Working data =>
********
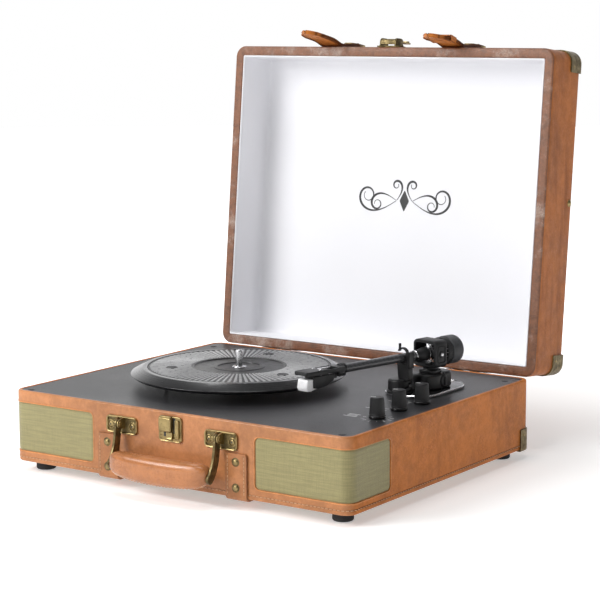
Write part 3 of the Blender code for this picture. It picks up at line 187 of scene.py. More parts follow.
********
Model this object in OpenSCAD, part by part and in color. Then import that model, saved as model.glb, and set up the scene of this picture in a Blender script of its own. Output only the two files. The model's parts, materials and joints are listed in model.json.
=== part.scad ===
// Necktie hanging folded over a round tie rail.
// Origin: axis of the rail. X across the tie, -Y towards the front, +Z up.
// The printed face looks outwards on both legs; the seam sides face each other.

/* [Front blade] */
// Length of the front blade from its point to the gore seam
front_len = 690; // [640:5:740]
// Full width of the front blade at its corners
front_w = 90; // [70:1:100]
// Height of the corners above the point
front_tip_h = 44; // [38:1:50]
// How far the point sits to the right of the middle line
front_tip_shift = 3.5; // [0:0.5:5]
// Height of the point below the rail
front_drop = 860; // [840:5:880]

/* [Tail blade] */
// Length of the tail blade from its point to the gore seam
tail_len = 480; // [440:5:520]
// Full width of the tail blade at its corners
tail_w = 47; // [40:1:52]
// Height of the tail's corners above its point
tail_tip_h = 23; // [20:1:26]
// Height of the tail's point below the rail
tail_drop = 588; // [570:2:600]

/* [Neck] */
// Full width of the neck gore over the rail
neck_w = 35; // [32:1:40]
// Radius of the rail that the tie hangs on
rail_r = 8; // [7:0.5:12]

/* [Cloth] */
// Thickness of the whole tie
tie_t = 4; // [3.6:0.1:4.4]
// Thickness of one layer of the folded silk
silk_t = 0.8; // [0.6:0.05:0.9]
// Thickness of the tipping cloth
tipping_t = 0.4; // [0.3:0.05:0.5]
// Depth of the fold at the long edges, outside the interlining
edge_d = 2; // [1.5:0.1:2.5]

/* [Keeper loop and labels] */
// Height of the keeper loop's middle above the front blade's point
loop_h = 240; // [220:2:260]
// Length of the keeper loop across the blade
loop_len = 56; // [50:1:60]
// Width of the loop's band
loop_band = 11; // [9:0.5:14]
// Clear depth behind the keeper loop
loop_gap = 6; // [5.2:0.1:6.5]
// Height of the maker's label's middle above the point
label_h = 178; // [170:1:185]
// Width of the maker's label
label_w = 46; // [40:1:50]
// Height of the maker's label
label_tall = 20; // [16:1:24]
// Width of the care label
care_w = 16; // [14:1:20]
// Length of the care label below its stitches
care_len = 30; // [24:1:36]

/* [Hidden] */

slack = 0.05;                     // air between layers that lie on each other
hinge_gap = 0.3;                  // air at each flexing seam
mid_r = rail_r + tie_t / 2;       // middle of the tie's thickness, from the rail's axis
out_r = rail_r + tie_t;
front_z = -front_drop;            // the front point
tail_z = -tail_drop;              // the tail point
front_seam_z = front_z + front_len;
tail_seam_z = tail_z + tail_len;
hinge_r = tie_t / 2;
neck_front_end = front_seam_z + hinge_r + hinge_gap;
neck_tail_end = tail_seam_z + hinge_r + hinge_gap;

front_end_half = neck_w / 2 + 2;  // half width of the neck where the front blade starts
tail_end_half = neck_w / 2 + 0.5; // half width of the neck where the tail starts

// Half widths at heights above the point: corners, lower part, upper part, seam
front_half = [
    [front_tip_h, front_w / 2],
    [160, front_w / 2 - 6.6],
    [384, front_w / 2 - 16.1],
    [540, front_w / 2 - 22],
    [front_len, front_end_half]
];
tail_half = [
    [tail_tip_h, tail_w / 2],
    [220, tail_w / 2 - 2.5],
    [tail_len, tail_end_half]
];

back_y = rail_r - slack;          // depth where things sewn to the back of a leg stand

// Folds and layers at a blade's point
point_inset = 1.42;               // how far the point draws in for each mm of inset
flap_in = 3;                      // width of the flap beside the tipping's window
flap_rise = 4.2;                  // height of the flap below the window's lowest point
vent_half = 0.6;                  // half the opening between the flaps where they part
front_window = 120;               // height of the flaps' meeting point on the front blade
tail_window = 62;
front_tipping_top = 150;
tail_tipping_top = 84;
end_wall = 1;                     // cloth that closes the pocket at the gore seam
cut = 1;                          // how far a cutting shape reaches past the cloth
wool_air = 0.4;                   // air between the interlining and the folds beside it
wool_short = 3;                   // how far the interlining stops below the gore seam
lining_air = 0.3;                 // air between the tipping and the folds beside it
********
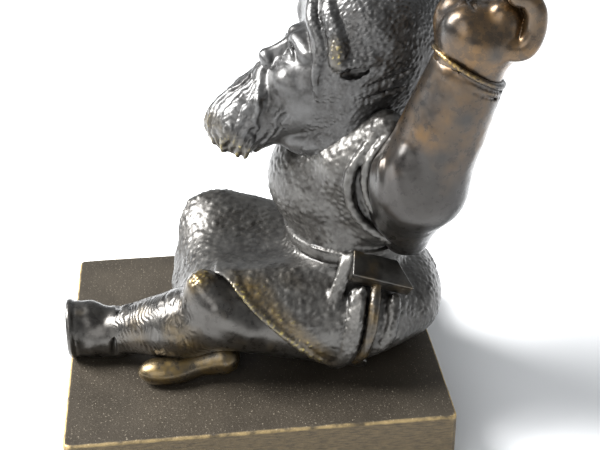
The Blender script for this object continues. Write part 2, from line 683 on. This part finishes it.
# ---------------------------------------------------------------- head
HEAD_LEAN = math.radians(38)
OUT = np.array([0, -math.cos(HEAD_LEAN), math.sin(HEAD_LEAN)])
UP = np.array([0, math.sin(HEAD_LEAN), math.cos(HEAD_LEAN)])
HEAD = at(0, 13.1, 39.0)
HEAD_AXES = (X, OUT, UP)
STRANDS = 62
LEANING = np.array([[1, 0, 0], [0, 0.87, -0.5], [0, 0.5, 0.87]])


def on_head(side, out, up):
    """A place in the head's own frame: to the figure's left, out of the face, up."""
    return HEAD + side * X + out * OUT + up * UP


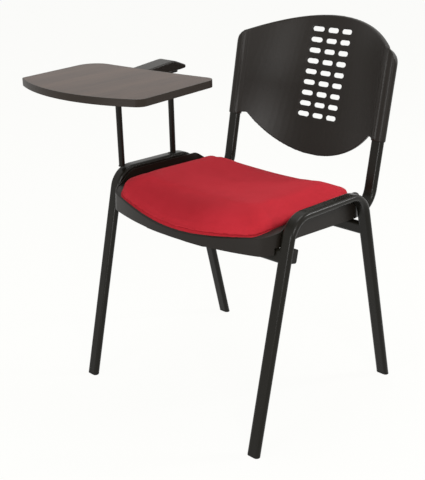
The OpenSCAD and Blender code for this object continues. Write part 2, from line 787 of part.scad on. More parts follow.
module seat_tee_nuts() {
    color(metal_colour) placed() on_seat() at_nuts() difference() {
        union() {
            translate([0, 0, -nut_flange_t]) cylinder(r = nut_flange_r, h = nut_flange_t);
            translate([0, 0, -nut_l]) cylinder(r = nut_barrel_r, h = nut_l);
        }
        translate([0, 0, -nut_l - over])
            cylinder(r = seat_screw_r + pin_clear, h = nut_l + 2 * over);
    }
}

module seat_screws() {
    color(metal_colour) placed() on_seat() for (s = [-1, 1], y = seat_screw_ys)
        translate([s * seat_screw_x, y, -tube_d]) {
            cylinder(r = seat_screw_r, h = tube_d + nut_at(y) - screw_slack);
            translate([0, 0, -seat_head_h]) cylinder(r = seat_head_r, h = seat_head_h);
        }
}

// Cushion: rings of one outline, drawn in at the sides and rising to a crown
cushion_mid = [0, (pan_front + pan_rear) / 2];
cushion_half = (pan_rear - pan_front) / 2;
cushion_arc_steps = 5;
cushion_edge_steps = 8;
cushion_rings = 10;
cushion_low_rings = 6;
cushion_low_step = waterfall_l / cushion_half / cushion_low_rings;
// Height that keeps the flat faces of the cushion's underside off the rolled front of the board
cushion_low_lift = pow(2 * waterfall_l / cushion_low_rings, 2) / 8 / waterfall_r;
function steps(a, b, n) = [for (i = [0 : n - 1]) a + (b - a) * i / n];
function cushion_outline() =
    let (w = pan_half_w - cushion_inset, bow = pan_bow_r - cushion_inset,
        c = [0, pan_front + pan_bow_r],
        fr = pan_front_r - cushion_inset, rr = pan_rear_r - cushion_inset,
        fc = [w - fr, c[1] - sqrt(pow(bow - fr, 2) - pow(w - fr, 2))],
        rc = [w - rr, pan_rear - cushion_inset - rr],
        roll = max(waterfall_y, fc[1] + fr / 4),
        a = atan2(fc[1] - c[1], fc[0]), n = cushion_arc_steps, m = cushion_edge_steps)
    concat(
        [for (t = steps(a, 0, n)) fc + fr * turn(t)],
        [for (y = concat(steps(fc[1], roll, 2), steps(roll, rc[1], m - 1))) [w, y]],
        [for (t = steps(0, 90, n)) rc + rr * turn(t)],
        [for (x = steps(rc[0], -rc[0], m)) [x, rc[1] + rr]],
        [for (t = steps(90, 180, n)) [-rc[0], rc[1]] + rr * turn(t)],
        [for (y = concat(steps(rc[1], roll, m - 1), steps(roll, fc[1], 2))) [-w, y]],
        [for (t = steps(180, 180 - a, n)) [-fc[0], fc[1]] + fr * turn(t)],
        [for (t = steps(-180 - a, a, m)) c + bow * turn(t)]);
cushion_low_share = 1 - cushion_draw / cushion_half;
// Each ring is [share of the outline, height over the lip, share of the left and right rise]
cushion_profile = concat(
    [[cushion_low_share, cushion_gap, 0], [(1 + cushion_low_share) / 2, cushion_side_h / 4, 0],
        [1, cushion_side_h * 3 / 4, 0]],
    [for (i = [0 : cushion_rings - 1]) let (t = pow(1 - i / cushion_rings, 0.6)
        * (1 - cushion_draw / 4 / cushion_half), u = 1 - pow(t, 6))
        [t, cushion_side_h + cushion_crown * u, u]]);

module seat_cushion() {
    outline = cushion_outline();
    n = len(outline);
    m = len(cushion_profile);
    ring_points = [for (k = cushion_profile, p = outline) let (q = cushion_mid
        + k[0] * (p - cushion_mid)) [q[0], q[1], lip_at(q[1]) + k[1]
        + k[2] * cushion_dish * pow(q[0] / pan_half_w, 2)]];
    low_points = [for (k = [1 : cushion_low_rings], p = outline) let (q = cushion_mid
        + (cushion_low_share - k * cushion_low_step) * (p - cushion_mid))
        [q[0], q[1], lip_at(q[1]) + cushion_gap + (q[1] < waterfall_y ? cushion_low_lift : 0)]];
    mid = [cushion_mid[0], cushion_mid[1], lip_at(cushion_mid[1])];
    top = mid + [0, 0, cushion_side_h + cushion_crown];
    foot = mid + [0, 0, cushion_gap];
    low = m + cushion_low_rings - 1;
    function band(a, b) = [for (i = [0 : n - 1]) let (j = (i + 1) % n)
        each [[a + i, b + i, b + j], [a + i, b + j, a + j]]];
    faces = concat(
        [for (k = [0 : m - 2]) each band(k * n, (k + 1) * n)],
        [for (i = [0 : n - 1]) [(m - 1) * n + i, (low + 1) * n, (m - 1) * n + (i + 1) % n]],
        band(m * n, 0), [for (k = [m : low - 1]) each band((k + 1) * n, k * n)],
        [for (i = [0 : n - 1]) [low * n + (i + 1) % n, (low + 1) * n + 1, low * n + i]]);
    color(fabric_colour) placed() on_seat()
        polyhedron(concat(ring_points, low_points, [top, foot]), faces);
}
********
Exercise task =>
Among the records above, extract exactly the lines from the line with "Model this object" to the line with "tail_drop = 588; // [570:2:600]", both lines included, and leave out the rest.

Exercise response =>
Model this object in OpenSCAD, part by part and in color. Then import that model, saved as model.glb, and set up the scene of this picture in a Blender script of its own. Output only the two files. The model's parts, materials and joints are listed in model.json.
=== part.scad ===
// Necktie hanging folded over a round tie rail.
// Origin: axis of the rail. X across the tie, -Y towards the front, +Z up.
// The printed face looks outwards on both legs; the seam sides face each other.

/* [Front blade] */
// Length of the front blade from its point to the gore seam
front_len = 690; // [640:5:740]
// Full width of the front blade at its corners
front_w = 90; // [70:1:100]
// Height of the corners above the point
front_tip_h = 44; // [38:1:50]
// How far the point sits to the right of the middle line
front_tip_shift = 3.5; // [0:0.5:5]
// Height of the point below the rail
front_drop = 860; // [840:5:880]

/* [Tail blade] */
// Length of the tail blade from its point to the gore seam
tail_len = 480; // [440:5:520]
// Full width of the tail blade at its corners
tail_w = 47; // [40:1:52]
// Height of the tail's corners above its point
tail_tip_h = 23; // [20:1:26]
// Height of the tail's point below the rail
tail_drop = 588; // [570:2:600]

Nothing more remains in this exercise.